Shannon Greer
The thing about Africa is....when you start seeing baboons by the side of the road, gazelles sprinting in the distance, a warthog turning tail or two lions sleeping like the giant cats they are, it's both exciting and strangely unremarkable. It is as if you have always lived this way. Perhaps you did, in another existence.
Because this is how we lived for tens of thousands of years. Humans and animals. Just like that.
On a recent safari to Kenya's Maasai Mara, Shannon Greer studiously avoided the cliched images of African wildlife using black and white photography. He wasn't the first to elbow aside the calendar mentality: Peter Beard and Guillaume Bonn had brought their own sensibilities to the continent; Bonn, born in Madagascar by conveying both nature and the real life of African cities. Malick Sidibé's images captured the exuberance post-colonial Mali. South African David Goldblatt captured apartheid in unforgettable images like the one seen below. Contemporary photographers Nadia Ettwein, Yassmin Forte, Maheder Haileselassie, Carlos Idun-Tawiah and Léonard Pongo all have distinctive voices, conveying the truth, in case it was still in question, that Africa is much more than the Hemingway safari and the images propagated by Great White Hunters.

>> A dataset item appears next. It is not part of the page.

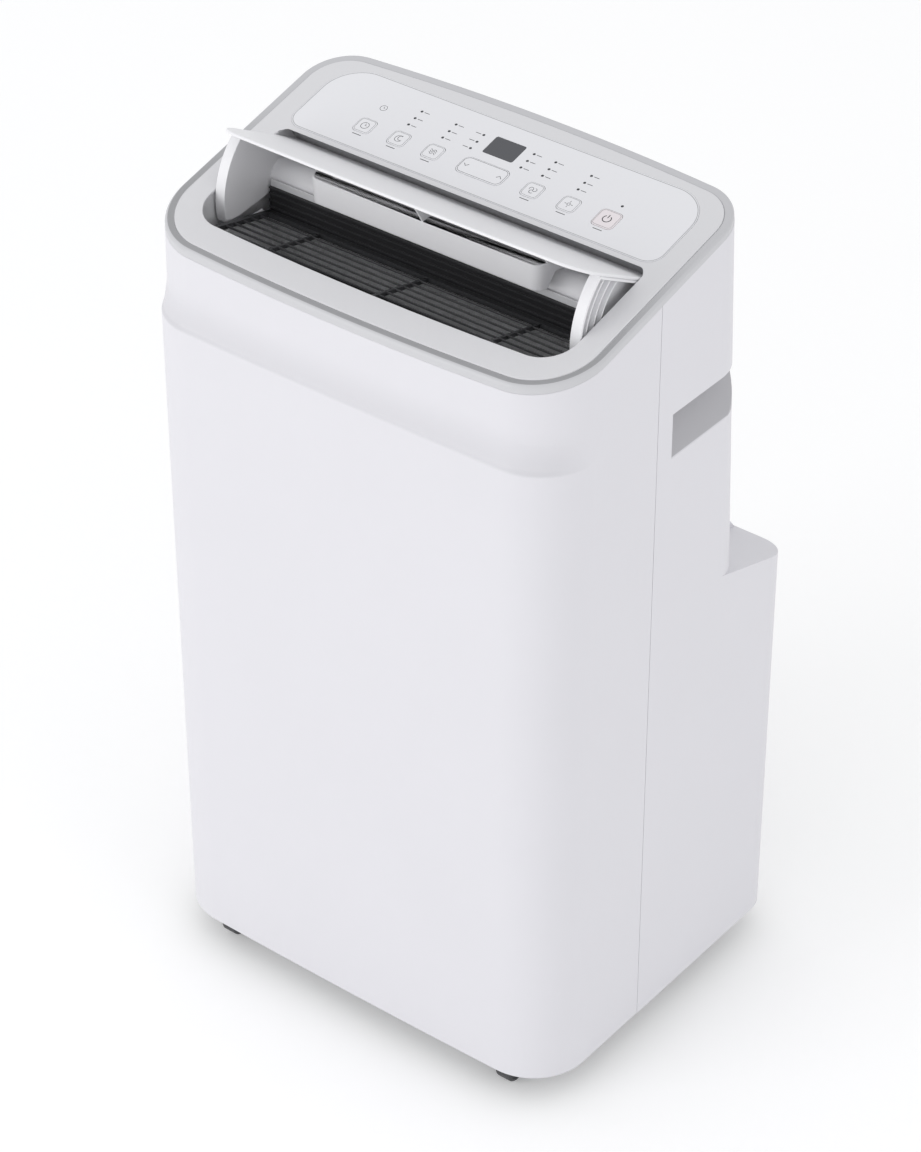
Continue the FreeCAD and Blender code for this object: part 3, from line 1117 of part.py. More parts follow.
for where, x, y in CASTERS:
    caster(where, x, y)

# ---------------------------------------------------------------- checks and export

document.recompute()
for thing in document.Objects:
    if "Invalid" in thing.State or "Error" in thing.State:
        raise RuntimeError(f"{thing.Name} failed: {thing.State}")
for thing in sub_parts:
    if thing.Shape.isNull() or not thing.Shape.isValid():
        raise RuntimeError(f"{thing.Label} has no valid shape")
os.makedirs("parts", exist_ok=True)
for thing in sub_parts:
    thing.Shape.exportStep(f"parts/{thing.Label}.step")
whole = Part.makeCompound([thing.Shape for thing in sub_parts]).BoundBox
print(len(sub_parts), "sub-parts", [round(n, 2) for n in (whole.XMin, whole.XMax, whole.YMin, whole.YMax,
                                                       whole.ZMin, whole.ZMax)])
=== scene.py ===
# %% [markdown]
# # A portable air conditioner, cell by cell
# The object is a tall white cabinet on four casters. Air leaves through a flap in its sloping top,
# and a strip of soft keys lies behind the flap. This lesson dresses a finished CAD model: the CAD
# gives every place and size, and Blender gives the surfaces and finishes that the eye sees.
# The first cell loads the CAD model.

# %% Load the frame
import json
import math
import bmesh
import bpy
import numpy as np
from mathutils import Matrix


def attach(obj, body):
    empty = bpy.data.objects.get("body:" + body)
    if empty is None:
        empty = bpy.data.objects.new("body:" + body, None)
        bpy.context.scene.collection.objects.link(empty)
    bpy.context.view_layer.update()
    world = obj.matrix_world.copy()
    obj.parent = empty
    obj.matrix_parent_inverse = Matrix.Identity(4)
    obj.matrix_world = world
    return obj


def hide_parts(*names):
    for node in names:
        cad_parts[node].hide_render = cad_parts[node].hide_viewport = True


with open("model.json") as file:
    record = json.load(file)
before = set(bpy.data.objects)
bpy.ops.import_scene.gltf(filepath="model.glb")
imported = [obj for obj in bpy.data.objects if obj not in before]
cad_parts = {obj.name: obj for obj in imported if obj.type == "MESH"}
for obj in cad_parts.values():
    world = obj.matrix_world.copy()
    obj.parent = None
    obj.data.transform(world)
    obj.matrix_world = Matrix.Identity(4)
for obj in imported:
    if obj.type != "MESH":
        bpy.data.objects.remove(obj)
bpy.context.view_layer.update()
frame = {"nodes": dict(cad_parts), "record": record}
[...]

But sometimes we just want to look at animals, especially this week, when for a few days, it actually seemed as though we had a breather from the bad news - but hey, it's all relative. Shannon Greer brings freshness, joy, and personality to images of Kenya's wildlife, including the not-so-wild: a Maasai moran (young warrior), and the Maasai's famed cattle.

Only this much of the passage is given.